もう一度マルターズアポジーに本命を打ってみよう。一時期の勢いがなくなってきて、特に2000ではスタミナ不足のような印象も出てきたけど、これは迷彩。この馬はスピードの違いで毎回ハナに立ってしまうのでいつの間にか玉砕的大逃げのイメージがついてしまったけど、勝っているレースの多くはそれほど速いペースでは逃げていなくて、むしろ無理のないペースで逃げたときに最後の直線で二の脚を使えるのがこの馬の強みだと思っている。実際、ペースの上がりやすいマイル戦では京王杯AH、マイルCSダービー卿CTと立て続けに着外が続いていて全く実力を出し切れていない。しかしそんな中でも中山記念3着、鳴尾記念4着とむしろ中距離戦の方で堅実に健闘している。アエロリットと互角に走れるだけの能力はいまだにキープしているし、前走は鞍上と超高速馬場での前残りを必要以上に警戒されてペースが速くなりすぎた。この馬にとって重要なのはこの馬なりのマイペースで走れるかどうかであって、短距離か中距離かではない。

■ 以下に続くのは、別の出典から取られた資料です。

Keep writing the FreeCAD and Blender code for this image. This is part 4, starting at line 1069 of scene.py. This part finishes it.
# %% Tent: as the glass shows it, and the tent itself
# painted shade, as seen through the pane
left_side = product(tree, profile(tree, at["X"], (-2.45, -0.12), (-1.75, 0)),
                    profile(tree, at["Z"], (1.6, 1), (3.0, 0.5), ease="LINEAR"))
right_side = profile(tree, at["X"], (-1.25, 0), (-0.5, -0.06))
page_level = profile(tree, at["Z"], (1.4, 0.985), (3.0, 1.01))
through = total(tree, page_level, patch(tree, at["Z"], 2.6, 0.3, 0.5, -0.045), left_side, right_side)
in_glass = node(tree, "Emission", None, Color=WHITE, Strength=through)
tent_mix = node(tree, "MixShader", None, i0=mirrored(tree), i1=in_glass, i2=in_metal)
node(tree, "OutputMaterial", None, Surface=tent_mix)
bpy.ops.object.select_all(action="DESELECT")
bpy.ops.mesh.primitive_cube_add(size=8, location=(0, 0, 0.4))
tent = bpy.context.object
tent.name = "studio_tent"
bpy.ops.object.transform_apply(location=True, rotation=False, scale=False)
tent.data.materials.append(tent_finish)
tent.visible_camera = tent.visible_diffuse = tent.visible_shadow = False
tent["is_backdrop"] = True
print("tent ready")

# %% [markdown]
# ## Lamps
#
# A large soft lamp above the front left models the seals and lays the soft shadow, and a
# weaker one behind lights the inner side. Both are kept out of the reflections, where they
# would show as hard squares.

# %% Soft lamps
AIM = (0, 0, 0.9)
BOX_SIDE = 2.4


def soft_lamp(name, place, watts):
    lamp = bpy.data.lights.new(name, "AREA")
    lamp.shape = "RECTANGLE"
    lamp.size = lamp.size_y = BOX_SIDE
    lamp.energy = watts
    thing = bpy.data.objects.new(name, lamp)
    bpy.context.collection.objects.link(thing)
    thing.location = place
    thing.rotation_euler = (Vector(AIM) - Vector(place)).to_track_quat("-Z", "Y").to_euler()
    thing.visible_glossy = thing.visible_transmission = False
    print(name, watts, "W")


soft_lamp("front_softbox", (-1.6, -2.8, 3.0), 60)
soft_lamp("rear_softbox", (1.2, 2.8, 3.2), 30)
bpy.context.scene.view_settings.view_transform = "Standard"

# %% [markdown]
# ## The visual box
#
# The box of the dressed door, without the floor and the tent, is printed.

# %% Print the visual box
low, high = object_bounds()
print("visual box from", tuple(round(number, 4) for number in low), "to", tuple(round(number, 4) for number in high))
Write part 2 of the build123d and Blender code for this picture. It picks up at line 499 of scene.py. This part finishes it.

玉砕的大逃げのイメージが十分ついたところで、他の先行馬が競り合うのを嫌って控えてくれるようならここでようやくマイペースに持ち込める可能性がある。ほどよく人気が落ちてきたところで今回こそが狙い目ではなかろうか。


マルターズアポジー
○マイスタイル
▲クロコスミア
△サングレーザー
△モズカッチャン


マイスタイル頭の馬券も買っておきたい。菊花賞で◎を打った馬で、あれが超絶不良馬場でなければどうなっていたか、いまだにちょっと未練がある。今春復帰してからも前に行ったときは強い競馬を見せている。特に函館の直近2レースは逃げて後続を突き放す圧勝。条件戦とはいえ、前走ではスティッフェリオに3馬身、ドレッドノータスには6馬身の差を付けたわけで、この舞台で十分戦える力を持っていると思う。本当はハナに立つのがベストだと思うけど、気分よく走れれば2,3番手からでも何とか力を発揮できそう。
クロコスミアも人気はないけど力のある先行馬。この馬も本来は逃げてこそだけど、エリザベス女王杯では2番手から健闘してみせたので、このメンバーでも何とかならないだろうか。